My plan was to see if the visitor computers worked, and if they didn’t I’d log him on to my ID from a different computer. But before I could execute this exercise in brilliance, the girl sitting at the computer across from me chimed in. And she is a much better person than me. So much so that she basically rubbed my face in the main course of how much better of a person she is than me and then moved on to desert.
She goes, “Oh, sweetie, you do need an ID. But come over here, where do you need to go?”
And just like that I became a blight on the universe that they both ignored. The girl who was so heartless she couldn’t spare one minute and ten cents for the random dude.
It was even worse having to sit there and listen to their conversation.
“Oh, thank you!” says the ticket dude. “I need to go to my e-mail.”
“There you go,” she says, and lets him take over the keyboard.
“Yeah, I found it,” he says as he logs into what I’m assuming is his e-mail.
“So where are you going to school?”
“Just community college for now,” he says. “I haven’t made it into the big schools yet.”
“Well maybe someday, right? Where do you want to go?”
“Maybe Boston or Denver. Haven’t decided yet. And it’s totally legal over there,” he says as a joke.
“Oh yeah, all my friends are really into that stuff. But I never tried it.” Of course you didn’t try it because you are the sun’s rays in walking form.
“Yeah, I don’t have time for that right now. What’s your major?”
“Peace studies,” she replies. Of course your major is peace studies. I guess mine is like, doing nothing studies because that’s what I’m sitting here doing.
“How much is it?” he asks her.
“Oh it’s literally like ten cents,” she says. “Don’t even worry about it.”
It’s like she could read my previous thoughts and now she’s just trying to make me look like the worst person ever.
“Really? Thanks so much.”
“Yeah of course. Do you know where the printer is?”
“Ummm…No I don’t.”
“Ok, let me go with you to show you where it is.”

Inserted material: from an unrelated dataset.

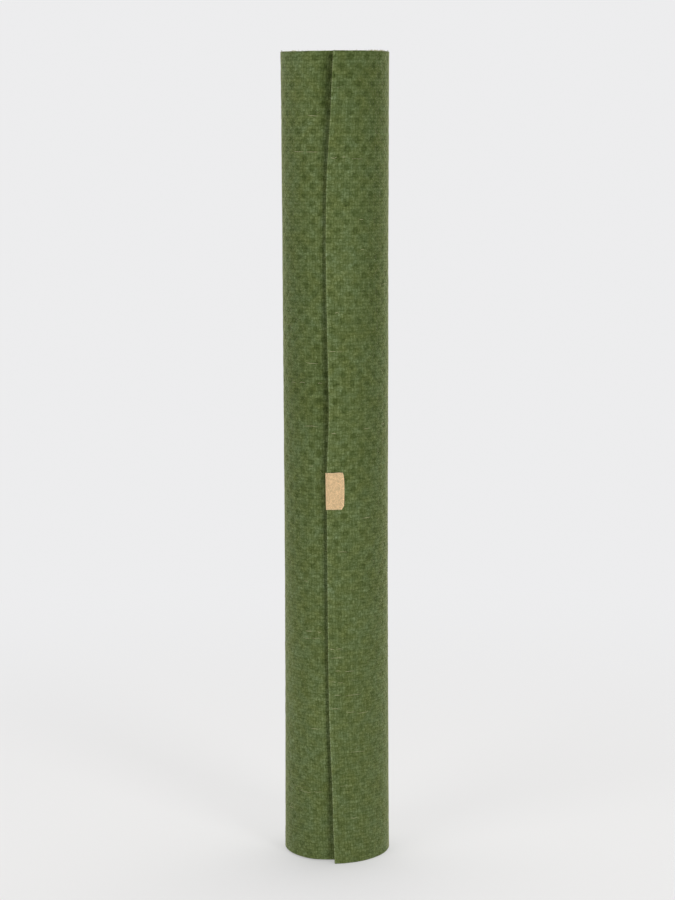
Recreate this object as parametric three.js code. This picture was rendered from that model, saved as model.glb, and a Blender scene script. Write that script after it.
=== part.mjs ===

I have a few moments of silence to contemplate how much better she is than me, and then she returns after seeing the student off. I decide that I should give her an appreciative smile for taking upon the responsibility that the universe haphazardly bestowed upon me, but when I look up at her, smiling, she just stares at me. Like, I am a terrible person. Ok, I get it, I am.
Later, her friend sits down at the computer and I kid you not after a lot of loud conversation (and a rather distracting one for those of us who are trying to stud – er, or like, write about the people talking) her friend says, “Wow, you just have a lot of positive energy radiating from you. Do you have a secret kind of water you drink?”
And I kid you not she replies, “Good one – no, I don’t, but everything is a choice. Everything that you feel, how you react to things.”
“What about things that happen to you?”
“No, not things that happen to you. But your happiness is up to you.”
Ok, peace studies and sunshine minor girl. Maybe I resent you for showing me up in all aspects of life, but you might have something there. It sounds a little new-age weirdish if you take it too much further than what she said, but a the core what struck me was how simply true her statement was. Your happiness is up to you.
So I’m going to work on not being a terrible person. I’ve got a long way to go. But in the process I’ve learned again what I already knew – your happiness is up to you, so it’s all in the way you look at it.